Senior Client Partner
Leading experts have been warning firms for years to move into the digital era sooner than later. Prodded in part by COVID-19, the country’s top meat producer has apparently heard the message loud and clear.
In a strong step toward the future of a changing industry, Tyson Foods tapped its current president Dean Banks—a former top Silicon Valley tech executive—to become CEO. As a rule, meat production may seem low tech, but COVID-related issues and consumer shifts toward plant-based foods have proven the critical need for faster automation and innovation.
Indeed, the announcement came during the firm’s third-quarter earnings results, which beat analyst expectations but included more than $300 million in pandemic-related costs alone.
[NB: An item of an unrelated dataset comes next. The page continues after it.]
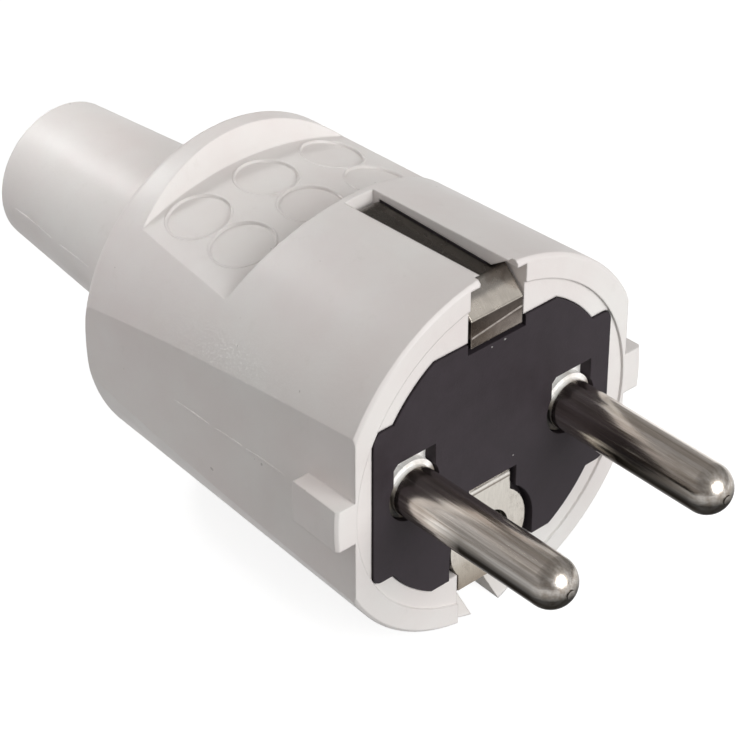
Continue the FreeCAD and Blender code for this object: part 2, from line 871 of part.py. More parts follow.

Along with health and safety measures, the pandemic hit every part of Tyson’s supply chain cost, from increased animal-feed prices to fewer restaurant orders to a decline in production capacity. “They realized the need to move to automation quicker” to make that production more sustainable and scalable, says Christian Hasenoehrl, a Korn Ferry senior client partner and a global account leader.
To be sure, Tyson realized this before the pandemic and before most of its competitors—this week’s announcement was set in motion when the food giant appointed its soon-to-be-CEO to its board in 2017. The company then named him president in December to gain some operational insight in preparation for his eventual elevation to CEO. “Among his board remits was to help lead the future direction of the company and how tech enables that,” says Hasenoehrl.
Cheryl D’Cruz-Young, a Korn Ferry senior client partner who leads the firm’s Chief Procurement Officers practice, says given the complexity of the food supply chain, success will be as much about talent and culture as it is technology. “At the scale at which Tyson operates,” she says, “luring talent with an entrepreneurial, tech-pioneer attitude is going to be critical.”
It’s a problem all meat producers face: a confluence of factors—among them the industry’s poor and outdated reputation, lack of diversity, rural locales, and unclear career paths—make attracting and retaining younger, digitally savvy talent a challenge. At the same time, an entirely new set of competitors is rising up to cater to new ways of shopping for food, like meal-kit deliveries, and a movement toward plant-based meat alternatives.
Tyson, which also produces beef and pork, has done well thus far. In addition to its new CEO, the company in 2017 recruited its chief technology officer from a Silicon Valley firm. It was also among the first investors in the plant-protein start-up Beyond Meat, using the investment as a learning ground to launch its own plant-based unit. Similar investments made through its roughly $150 million venture fund provide a window into new consumer trends, digital innovation, and talent, says Hasenoehrl.
“The food industry is going into unchartered territory,” he says. “It needs leaders with a growth mindset.”